Most mornings, when the air lies still on the ridges of the North Cascades in central Washington State, Tim Lum climbs into his personal flying car, a 14-foot-long bean-shaped craft called a BlackFly, straps himself in, and sets the machine’s four rotor blades whirring. As the 61-year-old retired smoke jumper levitates into the crepuscular sky, the landscape opens up below him, the forest stretching along the ridge and the farmland sprawling across the valley floor below. The aircraft swings forward into horizontal flight, and Lum zips off, flowing along the contours of the land, taking in the scenery. “It’s stunning, very dramatic,” he tells me later. “Cliffs and trees and valleys.”
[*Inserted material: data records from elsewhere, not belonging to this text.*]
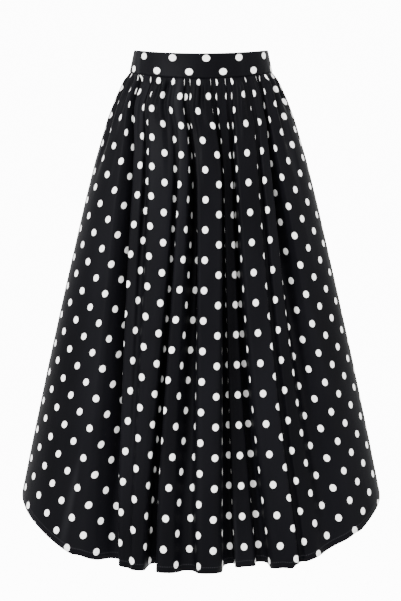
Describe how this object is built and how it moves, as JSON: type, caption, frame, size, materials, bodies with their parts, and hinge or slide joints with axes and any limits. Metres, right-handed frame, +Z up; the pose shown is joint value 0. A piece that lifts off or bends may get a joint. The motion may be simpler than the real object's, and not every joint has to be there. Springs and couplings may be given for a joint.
{
  "type": "gathered skirt",
  "caption": "Gathered midi skirt with a flat waistband, deep soft folds, a curved shirt-tail hem and a concealed back zip, in worn form.",
  "frame": {"origin": "the waist mount: centre of the waistband, on the skirt's axis, at the middle of the band's height at the sides", "axes": "+Z up along the skirt's axis, front of the skirt faces -Y, +X to the viewer's right when the front is seen"},
  "size_m": [0.6416, 0.3377, 0.918],
  "materials": {
    "waistband_satin": "black satin-weave cotton with off-white polka dots, soft sheen",
    "skirt_satin": "black satin-weave cotton with off-white polka dots, soft sheen",
    "zip_tape": "black woven polyester tape, matt",
    "zip_metal": "black enamel on die-cast metal, semi-gloss"
  },
  "bodies": {
    "skirt": {"waistband_front": "waistband_satin", "waistband_back_left": "waistband_satin", "waistband_back_right": "waistband_satin", "skirt_front": "skirt_satin", "skirt_back_left": "skirt_satin", "skirt_back_right": "skirt_satin", "zip_tape": "zip_tape", "zip_slider": "zip_metal"},
    "pull_tab": {"zip_pull_tab": "zip_metal"}
  },
  "joints": [
    {"name": "tab_swing", "type": "hinge", "parent": "skirt", "child": "pull_tab", "pos_m": [0, 0.096, 0.0125], "axis": [1, 0, 0], "range_deg": [0, 150]}
  ]
}
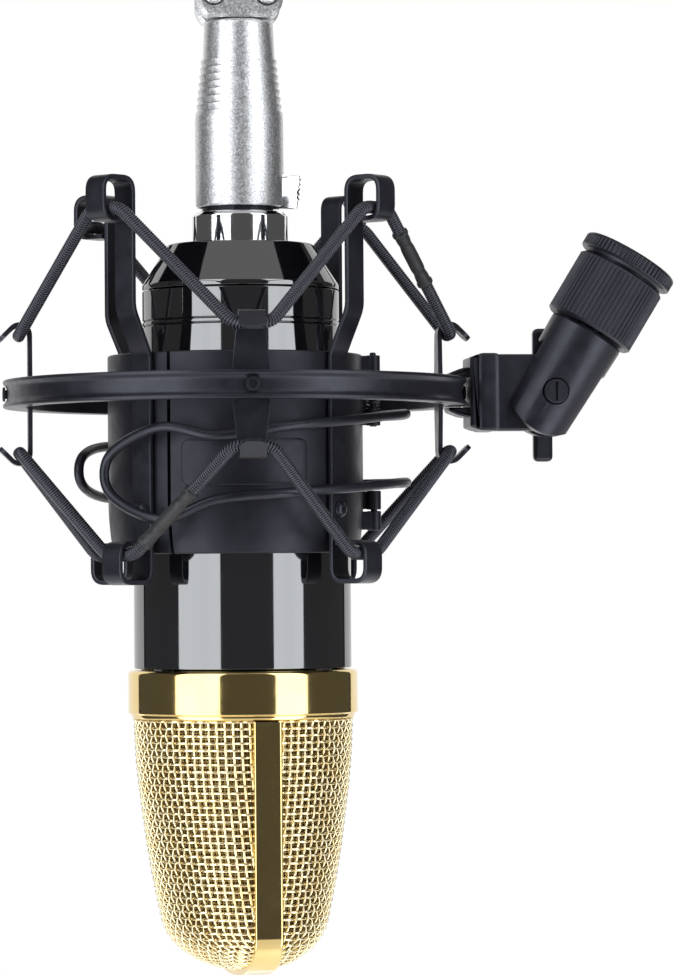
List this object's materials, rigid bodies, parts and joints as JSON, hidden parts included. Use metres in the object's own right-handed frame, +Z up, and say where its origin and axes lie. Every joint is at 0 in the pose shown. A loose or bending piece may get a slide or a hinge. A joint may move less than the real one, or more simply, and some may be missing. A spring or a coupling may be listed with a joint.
{
  "type": "condenser microphone",
  "caption": "Side-address condenser microphone with a gold wedge grille, hung upside down in a sprung clamp on elastic cords inside a ring with a tilting stand swivel.",
  "frame": {"origin": "centre of the stand thread's mouth, on the end face of the thread adapter", "axes": "+Z up along the microphone's axis as it hangs, +X from the microphone towards the swivel, -Y is the front with the label plate"},
  "size_m": [0.1374, 0.0956, 0.2012],
  "materials": {
    "gloss_black": "gloss",
    "satin_black": "satin powder coat",
    "black_plastic": "satin moulded",
    "elastic": "braided",
    "rubber": "matt",
    "gold": "polished plate",
    "gold_mesh": "woven wire, plated",
    "chrome": "polished",
    "satin_nickel": "satin cast",
    "contact_brass": "satin",
    "circuit_green": "solder mask"
  },
  "bodies": {
    "stand": {"thread_adapter": "satin_black", "swivel_collar": "satin_black"},
    "barrel": {"swivel_barrel": "satin_black", "swivel_screw": "satin_nickel", "pivot_bolt": "satin_black"},
    "wing_nut": {"wing_nut": "satin_black"},
    "ring": {"suspension_ring": "satin_black", "swivel_bracket": "satin_black", "bracket_clip": "satin_black", "ring_post_front": "satin_black", "ring_post_right": "satin_black", "ring_post_rear": "satin_black", "ring_post_left": "satin_black", "ring_screw_front": "satin_black", "ring_screw_right": "satin_black", "ring_screw_rear": "satin_black", "ring_screw_left": "satin_black"},
    "cage": {"rear_jaw": "black_plastic", "rear_jaw_pad": "rubber", "hinge_pin": "satin_black", "jaw_spring": "satin_black", "front_handle": "satin_black", "cage_leg_rear_right": "satin_black", "cage_leg_rear_left": "satin_black", "cage_leg_front_left": "satin_black", "leg_rivet_rear_right": "satin_nickel", "leg_rivet_rear_left": "satin_nickel", "leg_rivet_front_left": "satin_nickel", "elastic_cord_upper": "elastic", "elastic_cord_lower": "elastic", "cord_sleeve_upper": "rubber", "cord_sleeve_lower": "rubber"},
    "front_jaw": {"front_jaw": "black_plastic", "front_jaw_pad": "rubber", "label_plate": "black_plastic", "rear_handle": "satin_black", "cage_leg_front_right": "satin_black", "leg_rivet_front_right": "satin_nickel"},
    "microphone": {"body_tube": "gloss_black", "tail_sleeve": "gloss_black", "tail_cone": "gloss_black", "socket_ring": "chrome", "socket_insulator": "black_plastic", "contact_pin_1": "contact_brass", "contact_pin_2": "contact_brass", "contact_pin_3": "contact_brass", "grille_ring": "gold", "grille_band": "gold", "grille_mesh_left": "gold_mesh", "grille_mesh_right": "gold_mesh", "capsule": "contact_brass", "capsule_saddle": "rubber", "chassis": "satin_nickel", "circuit_board": "circuit_green"},
    "plug": {"plug_shell": "satin_nickel", "plug_insert": "black_plastic", "cable_clamp": "satin_nickel", "clamp_screw_left": "chrome", "clamp_screw_right": "chrome"},
    "latch": {"latch_tab": "chrome"}
  },
  "joints": [
    {"name": "swivel_spin", "type": "hinge", "parent": "stand", "child": "barrel", "pos_m": [0, 0, 0], "axis": [0.5195, 0, 0.8545], "continuous": true},
    {"name": "wing_nut_turn", "type": "hinge", "parent": "barrel", "child": "wing_nut", "pos_m": [-0.01683, 0, -0.02768], "axis": [0, 1, 0], "continuous": true},
    {"name": "ring_tilt", "type": "hinge", "parent": "barrel", "child": "ring", "pos_m": [-0.01683, 0, -0.02768], "axis": [0, 1, 0], "range_deg": [-150, 30]},
    {"name": "suspension_travel", "type": "slide", "parent": "ring", "child": "cage", "axis": [0, 0, 1], "range_m": [-0.004, 0.004], "stiffness_N_per_m": 1800, "springref_m": 0.00229, "deforming": ["elastic_cord_upper", "elastic_cord_lower", "cord_sleeve_upper", "cord_sleeve_lower"]},
    {"name": "jaw_open", "type": "hinge", "parent": "cage", "child": "front_jaw", "pos_m": [-0.05323, 0, -0.03943], "axis": [0, 0, 1], "range_deg": [0, 4], "stiffness_Nm_per_rad": 3, "springref_deg": -5.73},
    {"name": "microphone_slide", "type": "slide", "parent": "cage", "child": "microphone", "axis": [0, 0, 1], "range_m": [-0.125, 0.02]},
    {"name": "plug_withdraw", "type": "slide", "parent": "microphone", "child": "plug", "axis": [0, 0, 1], "range_m": [0, 0.025]},
    {"name": "latch_press", "type": "slide", "parent": "plug", "child": "latch", "axis": [-1, 0, 0], "range_m": [0, 0.0012], "stiffness_N_per_m": 1500}
  ]
}
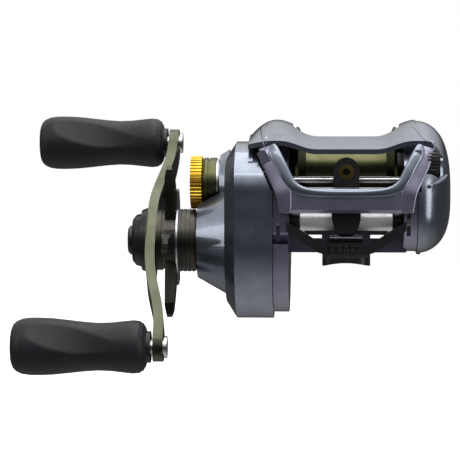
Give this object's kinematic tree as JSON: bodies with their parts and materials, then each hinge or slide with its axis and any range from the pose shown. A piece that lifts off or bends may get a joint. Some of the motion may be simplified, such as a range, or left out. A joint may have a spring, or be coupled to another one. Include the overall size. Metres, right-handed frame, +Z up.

I’ve been writing paragraphs like this for decades for magazines like Popular Mechanics and Popular Science, imagining a time in the not-so-distant future when the long-awaited promise of flying cars — more officially known as electric vertical-takeoff-and-landing vehicles, or EVTOL — is finally made a reality. This time, though, the scene is not a flight of fancy. Lum is a real person, and he really does fly a personal flying machine, typically around five times a day.

If you have $190,000 on hand, you, too, could buy one — or, if your budget is more modest, you can book a rental ride in a different kind of electric flying vehicle for $249. At long last, the era of the flying car is here.

But there is a catch: The EVTOLs that are currently available are not, strictly speaking, legal. The entire fledgling industry, such as it is, exists in a kind of shadowland, where it’s unclear what exactly the rules are and what will happen if you break them. For the manufacturers, it’s a gamble, the kind of regulatory arbitrage that could allow them to jump ahead of more careful, rule-following competitors and become an industry-dominating colossus like Airbnb or Uber or could devolve into lawsuits and enforcement actions. “Move fast and break things” is the Silicon Valley way, but it’s very much the opposite of the safety-first mind-set of the rest of the aviation industry, where if things crash and burn, they do so literally — and the public and government are not quick to forgive.